Julia and Liz form something of a triumvirate with drippy Kevin. Kevin's an unfortunate example of male domesticity as almost everything he does seems to have been coated thickly with the brush of soppiness and then given a topcoat of unfortunateness. His well meaning thumbs up for breastfeeding, asking the kids at a party if they'd like 'a peep on the carrot flute', and his obviously failing relationship with his wife are all mined relentlessly.
 
The other mums are, for the most part, more lightly sketched. Except for alpha mum Amanda (Lucy Punch) and the 'emotional storm drain' that is Anne (Philippa Dunne), a neurotic Irishwoman whose home is plastered with motivational slogans but still gets drunk on Cava and accidentally exposes her left boob at a kid's pool party.
 
Amanda is the self-appointed boss of the mums and something of a bully to boot. She's totally self-obsessed yet completely without self-awareness and she's never short of a humblebrag.
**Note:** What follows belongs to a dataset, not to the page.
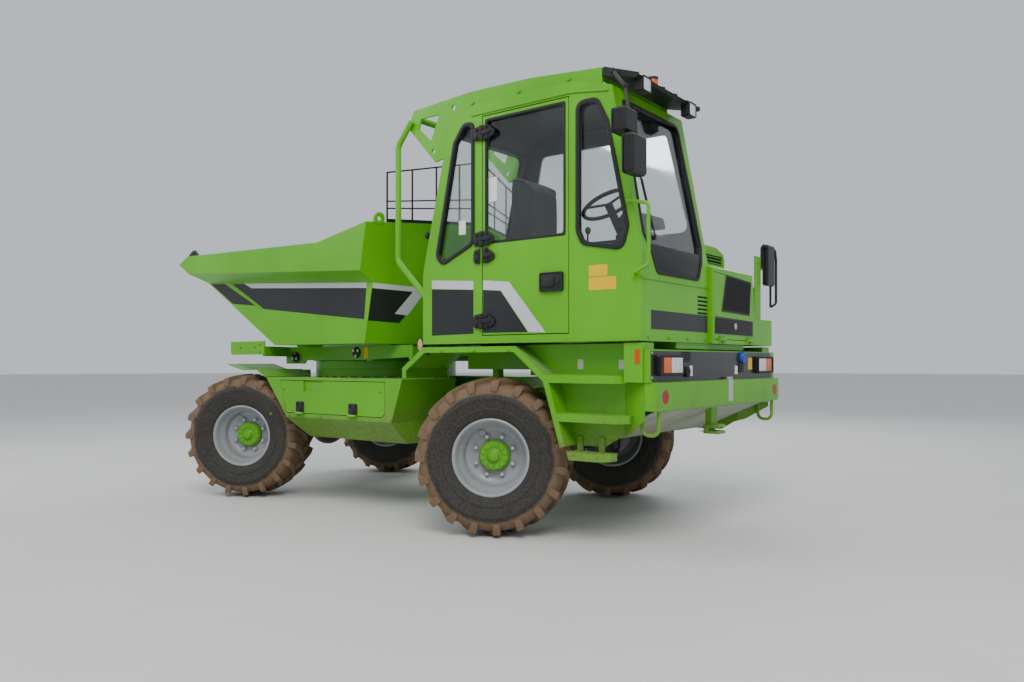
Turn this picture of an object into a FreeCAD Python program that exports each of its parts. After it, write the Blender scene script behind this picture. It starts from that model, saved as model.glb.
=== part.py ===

If men don't actually fancy her she certainly wouldn't make the mistake of realising that. Of course her perfect house, her perfect husband, and her perfect kids are just a veneer and one that, towards the end of the series, is stripped away quite masterfully.


 
Many of the jokes are similar to the ones that mums you know will regularly make on Facebook and, for the most part, they're no more or less funny. How soon in the day is it acceptable to have that first glass of wine? Check. Road rage on the school run? Check. A spectacularly crap Minion cake? Check. A child puking up as if in The Exorcist? Check.
 
None of these are likely to have you in stitches though all are well observed. They elicit a smile rather than a laugh in most cases but there's one or two occasions when the joke falls completely flat. Julia's slapstick fall into the pool at the pool party is distinctly unfunny and seems to belong more in some crap like Miranda than here.
 
Much better are the hilarious parents evening, Julia's hapless elderly in-laws, the racist Animal Man whose rubbish animal show consists entirely of cats, and Anne's memories of her father-in-law who used to enjoy two to three bottles of Cava per day. 
 
There's some great lines too. Julia to her mother - "I've been busy looking after your grandchildren" - and in answer to the request "you must give me the recipe for that omelette", again from Julia, Amanda's deadpan response "eggs".

 
It's an eminently watchable show, it's well-observed, every single person in it puts in a great performance (so much so that to single any actor out would be a disservice to the others in what has to be considered a great ensemble piece), and the balance between plot development, comedic situations, and one liners has been struck just right. But, alas, it just isn't quite as funny as it should be. Whatever it is that some mothers do 'ave it would appear it's sadly not all the best jokes.
 
It's not a case that only a mother could love this sitcom but, alas, Motherland turned out to be a place that was pleasant enough for a day trip but unlikely to inspire repeat visits.